So when I received an invitation from Andria to play Words With Friends, Facebook's answer to Scrabble, I hesitated (which would be a great Words With Friends word), and when Kristy then joined in the fray, I wavered (also a good play), but I finally had to sip from the pitcher of Kool-Aid being served me.
I've really only dipped my toe into the pool of possible number of games, but I've found Words With Friends to be just as big a time suck as chess was. But it is highly entertaining, and I keep telling myself that I'm using my brain. I'm using language! It's probably educational.
I've won quite a few games while a couple of opponents (Caleb and Steph) seem unbeatable and are probably cheating, though I haven't figured out how yet. My uncle Aldo from Georgia challenged me to a game out of nowhere and thrummed me soundly. In a follow-up game he seemed to have other things on his mind, or perhaps I was actually playing his son, my 7-year-old cousin Aldo, the entire time, because I managed to eek out a win.
It's been fun, if not time consuming. I'm not sure I'll keep up with it, I may just drop it the way I did cyber-chess. Until that time, though, I'll keep searching for the perfect use for this 'Q' and gleaning whatever column fodder I can from the distractions the Internet offers.
Today's "Because I Said So" column in The Commercial Appeal:
It isn't about winning and losing.
I have a child who comes home from school each day, tackles his homework (always homework first!), and then it's straight to the computer or the Wii for an afternoon of video games. Within a half-hour, I can hear his anguished cries of defeat and near, so very near, expletives.
It's an addiction, the video games. I can see the sweat beading on his forehead when he's away from it too long, the trembling in his thumbs. On Saturday mornings, he's the first one up and standing in front of the television playing whatever his current obsession might be. These days, it's one featuring an elf who may or may not be riding on a seahorse and wielding a large butter knife. I'm awakened by the vocal frustrations of his losing a round to a gnome riding a starfish, or something.
The blips and bright lights of this simulated world are all too real for him, the losses far too personal, and this is an issue.
So we stick with the tried-and-true mantra -- it isn't about winning or losing; it's about enjoying the challenge itself. This, of course, falls on deaf ears, or ears too stimulated by the bells and whistles of the game.

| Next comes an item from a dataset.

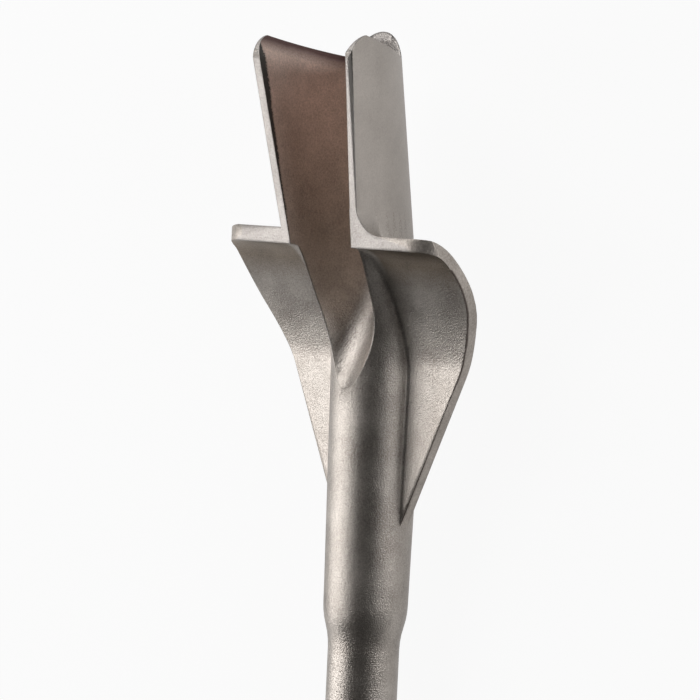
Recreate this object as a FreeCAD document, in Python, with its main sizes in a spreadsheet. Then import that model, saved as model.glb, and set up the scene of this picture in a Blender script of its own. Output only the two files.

I know of what I speak. I should admit to you that I've stopped writing this column no fewer than three times to check on the seven different games of "Words With Friends" that I have going at the moment. I'm happy to say that I'm winning five of them. This makes for a good afternoon regardless of what we, as parents, insist.
If you're not familiar with "Words With Friends," it's the online version of what we used to call Scrabble. Alec Baldwin was recently and famously removed from an airplane for refusing to end a "Words With Friends" game; it's addictive enough to forfeit first class.

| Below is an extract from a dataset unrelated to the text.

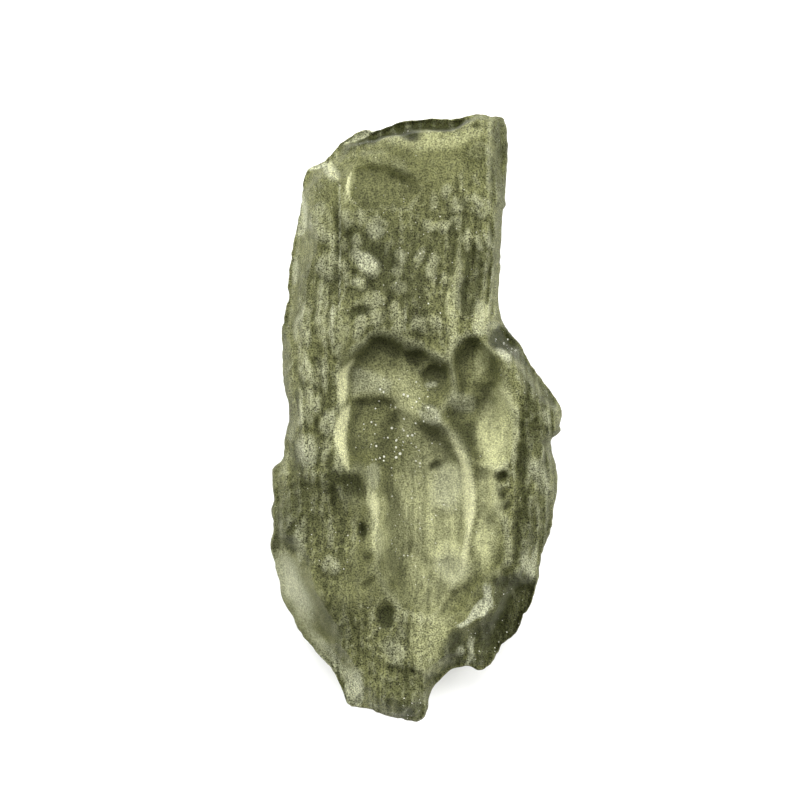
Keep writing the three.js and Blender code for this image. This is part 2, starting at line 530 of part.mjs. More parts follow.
// The closed skin: a face sheet and an underside sheet that share the outline
function stoneGeometry() {
  const plan = planPoints();
  const sides = [LEFT_SIDE, RIGHT_SIDE, LOWER_END, UPPER_END];
  const outline = sides.map((side) => curveThrough(side).getPoints(4 * side.length));
  const relief = blended(plan.map((line) => line.map(({ x, y }) => faceRelief(x, y))));
  const corners = [];
  const numbers = { face: [], back: [] };
  plan.forEach((line, row) => {
    numbers.face.push([]);
    numbers.back.push([]);
    line.forEach(({ x, y }, column) => {
      const onRim = row === 0 || row === ROWS || column === 0 || column === COLUMNS;
      const edge = onRim ? 0 : Math.min(...outline.map((side) => nearestOnLine(x, y, side).distance));
      numbers.face[row].push(corners.length / 3);
      corners.push(x, y, onRim ? rimHeight(x, y) : faceHeight(x, y, edge, relief[row][column]));
      numbers.back[row].push(onRim ? numbers.face[row][column] : corners.length / 3);
      if (!onRim) {
        corners.push(x, y, backHeight(x, y, edge));
      }
    });
  });

  const height = (number) => corners[3 * number + 2];
  const triangles = [];
  const addSheet = (sheet, faceUp) => {
    for (let row = 0; row < ROWS; row += 1) {
      for (let column = 0; column < COLUMNS; column += 1) {
        const a = sheet[row][column];
        const b = sheet[row][column + 1];
        const c = sheet[row + 1][column + 1];
        const d = sheet[row + 1][column];
        const atEnd = row === 0 || row === ROWS - 1;
        const atSide = column === 0 || column === COLUMNS - 1;
        const falling = (row === 0) !== (column === 0);
        const alongRidge = Math.abs(height(a) - height(c)) > Math.abs(height(b) - height(d));
        const splitBD = atEnd && atSide ? falling : alongRidge;
        const halves = splitBD ? [[a, b, d], [b, c, d]] : [[a, b, c], [a, c, d]];
        halves.forEach(([i, j, k]) => triangles.push(...(faceUp ? [i, j, k] : [i, k, j])));
      }
    }
  };
  addSheet(numbers.face, true);
  addSheet(numbers.back, false);

  const geometry = new THREE.BufferGeometry();
  geometry.setAttribute("position", new THREE.Float32BufferAttribute(corners, 3));
  geometry.setIndex(triangles);
  geometry.computeBoundingBox();
  const middle = geometry.boundingBox.getCenter(new THREE.Vector3());
  geometry.translate(-middle.x, -middle.y, -geometry.boundingBox.min.z);
  geometry.computeVertexNormals();
  return geometry;
}

const glass = new THREE.MeshStandardMaterial({ color: GLASS_COLOUR, roughness: 0.35, metalness: 0 });
const stone = new THREE.Mesh(stoneGeometry(), glass);
stone.name = "moldavite";

const part = new THREE.Group();
part.add(stone);
export default part;
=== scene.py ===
import bpy
import numpy as np
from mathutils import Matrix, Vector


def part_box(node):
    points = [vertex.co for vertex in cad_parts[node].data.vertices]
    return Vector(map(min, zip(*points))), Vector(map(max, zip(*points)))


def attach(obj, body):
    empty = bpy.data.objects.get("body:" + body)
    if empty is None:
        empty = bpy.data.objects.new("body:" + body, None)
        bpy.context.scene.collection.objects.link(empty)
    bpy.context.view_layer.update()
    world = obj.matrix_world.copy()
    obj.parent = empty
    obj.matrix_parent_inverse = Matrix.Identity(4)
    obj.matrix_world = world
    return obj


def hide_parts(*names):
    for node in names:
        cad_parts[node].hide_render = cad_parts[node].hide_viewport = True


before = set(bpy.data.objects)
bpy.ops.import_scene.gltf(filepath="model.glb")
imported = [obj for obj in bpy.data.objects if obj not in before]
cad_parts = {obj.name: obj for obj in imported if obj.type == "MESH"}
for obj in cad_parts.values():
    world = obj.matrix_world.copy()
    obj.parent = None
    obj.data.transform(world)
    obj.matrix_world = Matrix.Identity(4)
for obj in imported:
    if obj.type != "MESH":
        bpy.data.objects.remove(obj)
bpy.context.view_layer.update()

# Camera
# It looks straight down at the scooped face, from far enough that the outline keeps its true shape.
# The picture is 48 mm wide at the height of the outline, and the stone's broken end points up.
PICTURE_WIDTH = 0.048
PICTURE_MIDDLE = (-0.00096, 0.00105)
OUTLINE_HEIGHT = 0.003
lens = bpy.data.cameras.new("camera")
lens.lens = 200.0
lens.sensor_width = 36.0
camera = bpy.data.objects.new("camera", lens)
camera_rise = PICTURE_WIDTH * lens.lens / lens.sensor_width
camera.location = (*PICTURE_MIDDLE, OUTLINE_HEIGHT + camera_rise)
bpy.context.scene.collection.objects.link(camera)
bpy.context.scene.camera = camera

# Stone
# One splinter of natural glass, flattened, broken across its upper end and etched all over
# by groundwater. Its skin is one closed surface: a face sheet and an underside sheet on the same
# plan, which meet at the outline. Its sizes are in millimetres, and MM turns them into metres.
MM = 0.001
RIM_HEIGHT = 2.85
CROWN_HEIGHT = 4.05
CROWN_FALL = 0.9
CROWN_MIDDLE = 1.5
HALF_LENGTH = 18.0
FACE_SHOULDER = 2.3
BACK_SHOULDER = 3.3
REST_SPOT = (-0.4, 0.1, 3.4, 2.5, 0)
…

As a child, I spent long evenings with my family around the dining room table attempting to parse vocabulary words from the "Q," "P" and five "E's" in my rack. Aunts and uncles would come over, and we'd make a night out of it with snacks and good-natured competition. The adults appeared to be more interested in winning and not losing.
I'm still playing with my uncle Aldo, who is 500 miles away in Cordele, Ga. And I'm playing with my wife and a friend, who are sitting 6 feet away on the sofa (I'm winning all three of these games).
Is this a new era of family game night? Games are being played, perhaps not in the same room, or even the same time zone. The fun is in the games themselves and not necessarily the winning face-to-face (I just took the lead in a sixth game), and my win over a friend in Midtown is no more enjoyable than the experience of the humiliating defeat at the thumbs of one in East Memphis.
My son isn't yet into "Words With Friends," though I expect he will be soon enough. And when he is, I'm sure he'll be a force to reckon with if his scores on vocabulary tests and his skill maneuvering that seahorse-riding elf are any indication.
Until the time I'm able to crush his spirit in cyber-Scrabble from across the house, or across the room, though, I'll continue preaching the ideology we've discussed.
And, of course, to always do as I say and not as I "D-O" (3 points!).